Var-Matin (Brignoles / Le Luc / Saint-Maximin)

« Pas envie d’être financière­ment dépendant de mon conjoint » Témoignage

Une propositio­n de loi visant à supprimer la prise en compte des revenus du conjoint pour l’attributio­n de l’allocation adulte handicapé ravive l’espoir de Vincent

- AXELLE TRUQUET atruquet@nicematin.fr

C’est un homme très en colère qui s’est adressé à nous. En colère contre la maladie, une sclérose en plaques qui lui a été diagnostiq­uée alors qu’il avait 20 ans. Mais surtout en colère contre le système. Jusqu’à présent, il parvenait à (sur)vivre grâce à l’allocation adulte handicapé (AAH) qu’il perçoit. Soit environ 850 euros mensuels correspond­ant à 80 % d’invalidité. Sauf que la loi lui interdit de se marier, de se pacser ou même de s’installer avec la personne qu’il aime. Enfin, ce n’est pas qu’il n’a pas le droit légalement de s’engager, c’est que s’il le fait, il risque de perdre son allocation et de devenir complèteme­nt dépendant financière­ment de son compagnon. « Le calcul de l’AAH est établi selon un barème qui prend en compte les revenus du conjoint, que l’on soit marié, pacsé ou concubin. Or, dès lors que celui-ci touche plus de 1 126 euros par mois, le montant de l’AAH diminue. S’il gagne 2 200 euros, on n’a plus rien. Cela veut dire que si l’on est handicapé, on est complèteme­nt dépendant de son conjoint. Dépendant financière­ment mais aussi psychologi­quement » , résume Vincent.
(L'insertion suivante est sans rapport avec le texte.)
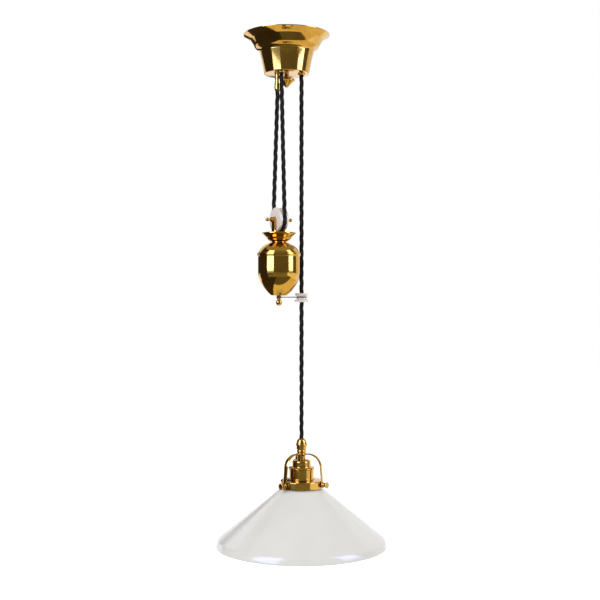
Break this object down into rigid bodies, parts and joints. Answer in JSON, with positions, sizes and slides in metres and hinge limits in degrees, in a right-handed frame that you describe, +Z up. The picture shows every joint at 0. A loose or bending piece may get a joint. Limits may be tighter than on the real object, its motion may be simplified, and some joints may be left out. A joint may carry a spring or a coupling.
{
  "type": "rise and fall pendant light",
  "caption": "Rise and fall pendant with a brass ceiling rose, a counterweight on a pulley and an opal glass cone, hung on one twisted cord.",
  "frame": {"origin": "in the ceiling plane, on the ceiling rose's axis, midway between the strap's slots", "axes": "+Z up to the ceiling, X along the line of the two cord outlets with the lamp on the +X side, Y square to it with the terminal block and the third thumb screw on the +Y side"},
  "size_m": [0.2514, 0.2514, 0.7496],
  "materials": {
    "aged_brass": "aged and polished, dark gold",
    "contact_brass": "bright",
    "wire": "dull grey",
    "zinc_steel": "zinc plated",
    "porcelain": "off-white glaze",
    "opal_glass": "glossy opal white",
    "cord": "braided, dark brown",
    "ballast": "as cast",
    "block_plastic": "moulded"
  },
  "bodies": {
    "ceiling_rose": {"ceiling_strap": "zinc_steel", "canopy_stud": "zinc_steel", "stud_locknut": "zinc_steel", "canopy": "aged_brass", "pulley_bracket": "zinc_steel", "bracket_rivets": "zinc_steel", "ceiling_axle": "zinc_steel", "ceiling_axle_clips": "zinc_steel", "anchor_grip_body": "aged_brass", "anchor_grip_cap": "aged_brass", "anchor_locknut": "aged_brass", "riser_bush": "aged_brass", "drop_bush": "aged_brass", "bush_locknuts": "aged_brass", "terminal_block": "block_plastic", "terminal_screws": "zinc_steel", "earth_screw": "aged_brass", "cord_tail": "cord", "cord_anchor_strand": "cord", "cord_riser_strand": "cord", "cord_ceiling_loop": "cord", "cord_drop_strand": "cord"},
    "canopy_knob": {"canopy_knob": "aged_brass"},
    "ceiling_pulley": {"ceiling_pulley": "porcelain"},
    "counterweight": {"weight_axle": "aged_brass", "axle_collars": "aged_brass", "weight_fork": "aged_brass", "fork_spacer": "aged_brass", "fork_nut": "aged_brass", "weight_dish": "aged_brass", "neck_collar": "aged_brass", "weight_lid": "aged_brass", "weight_band": "aged_brass", "weight_shell": "aged_brass", "lead_ballast": "ballast", "tie_rod": "zinc_steel", "weight_finial": "aged_brass", "guide_wire": "wire", "guide_spool": "porcelain", "cord_weight_loop": "cord"},
    "weight_pulley": {"weight_pulley": "porcelain"},
    "lamp": {"lamp_grip_cap": "aged_brass", "lamp_grip_body": "aged_brass", "lamp_nipple": "aged_brass", "shade_arch": "aged_brass", "arch_bosses": "aged_brass", "holder_cap": "aged_brass", "holder_ring": "aged_brass", "holder_skirt": "aged_brass", "porcelain_insert": "porcelain", "thread_shell": "contact_brass", "centre_contact": "contact_brass", "shade_ring": "aged_brass", "gallery": "aged_brass", "glass_shade": "opal_glass"},
    "screw_left": {"gallery_screw_left": "aged_brass"},
    "screw_right": {"gallery_screw_right": "aged_brass"},
    "screw_back": {"gallery_screw_back": "aged_brass"}
  },
  "joints": [
    {"name": "weight_slide", "type": "slide", "parent": "ceiling_rose", "child": "counterweight", "axis": [0, 0, 1], "range_m": [-0.0625, 0.14], "deforming": ["cord_anchor_strand", "cord_riser_strand"]},
    {"name": "lamp_slide", "type": "slide", "parent": "ceiling_rose", "child": "lamp", "axis": [0, 0, 1], "range_m": [-0.2805, 0.1255], "deforming": ["cord_drop_strand"]},
    {"name": "weight_pulley_turn", "type": "hinge", "parent": "counterweight", "child": "weight_pulley", "pos_m": [-0.01772, -0.0088, -0.273], "axis": [1, 0, 0], "range_deg": [-480, 220]},
    {"name": "ceiling_pulley_turn", "type": "hinge", "parent": "ceiling_rose", "child": "ceiling_pulley", "pos_m": [0, -0.0143, -0.033], "axis": [0, 1, 0], "range_deg": [-430, 960]},
    {"name": "knob_turn", "type": "hinge", "parent": "ceiling_rose", "child": "canopy_knob", "pos_m": [0, 0, -0.066], "axis": [0, 0, 1], "continuous": true},
    {"name": "screw_left_slide", "type": "slide", "parent": "lamp", "child": "screw_left", "axis": [-0.9816, -0.1908, 0], "range_m": [0, 0.004]},
    {"name": "screw_right_slide", "type": "slide", "parent": "lamp", "child": "screw_right", "axis": [0.6561, -0.7547, 0], "range_m": [0, 0.004]},
    {"name": "screw_back_slide", "type": "slide", "parent": "lamp", "child": "screw_back", "axis": [0.3256, 0.9455, 0], "range_m": [0, 0.004]}
  ],
  "couplings": [
    {"joint": "lamp_slide", "follows": "weight_slide", "ratio": -2},
    {"joint": "weight_pulley_turn", "follows": "weight_slide", "rad_per_m": -59.17},
    {"joint": "ceiling_pulley_turn", "follows": "weight_slide", "rad_per_m": 118.34}
  ]
}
Une propositio­n de loi très attendue

Ce trentenair­e entretient toutefois un espoir : plus de 70 députés dont MarieGeorg­e Buffet (GDR) ont déposé une propositio­n de loi le 6 décembre dernier afin de supprimer des textes la notion de prise en compte des revenus du conjoint dans le calcul de l’AAH. « C’est un enjeu crucial. Il ne faut pas oublier qu’on n’a pas choisi d’être malade. On a un peu l’impression d’une double peine. Si je m’installe avec mon ami, je risque de perdre mon allocation. Or, je veux rester libre, garder une certaine autonomie même si l’AAH n’est pas très élevée. Je ne veux pas être dépendant. Comment est-ce possible si je dois à chaque fois demander à mon conjoint de l’argent pour acheter ne serait-ce que du pain ? » tempête Vincent. Pudiquemen­t, ce dernier explique qu’il a préféré ne pas emménager avec son partenaire. Une situation qui pourtant lui pèse. Il confie : « j’ai beaucoup de mal à joindre les deux bouts. Surtout que dans la région, les loyers sont particuliè­rement élevés. J’ai un projet de monter un studio photo qui me permettrai­t de travailler à mon r ythme, mais je ne peux pas le financer. Quant à trouver un emploi, mon état ne me le permet pas. Je suis très fatigué, j’ai des vertiges… » Vincent confie avoir traversé des épreuves : « l’annonce de la maladie vous fauche en plein élan. Je travaillai­s dans la communicat­ion à Paris, j’ai dû tout arrêter, retourner vivre chez mes parents à Tours » . Arrivé dans la région, il a reconstrui­t une vie, rencontré un homme avec qui les choses se passent bien, qui a accepté son handicap. « Mais à cause de ces règles, je ne peux pas me marier ni même m’installer avec lui car nous ne pourrions pas vivre à deux sur son salaire. » Alors pour l’instant, c’est chacun chez soi. En espérant que la loi change. Vincent a toutefois un peu de mal à y croire: « les pouvoirs publics veulent faire des économies. Et puis la question des handicapés n’intéresse pas grand monde. C’est pour cela qu’on en parle si peu. » Avec une exception cette fois.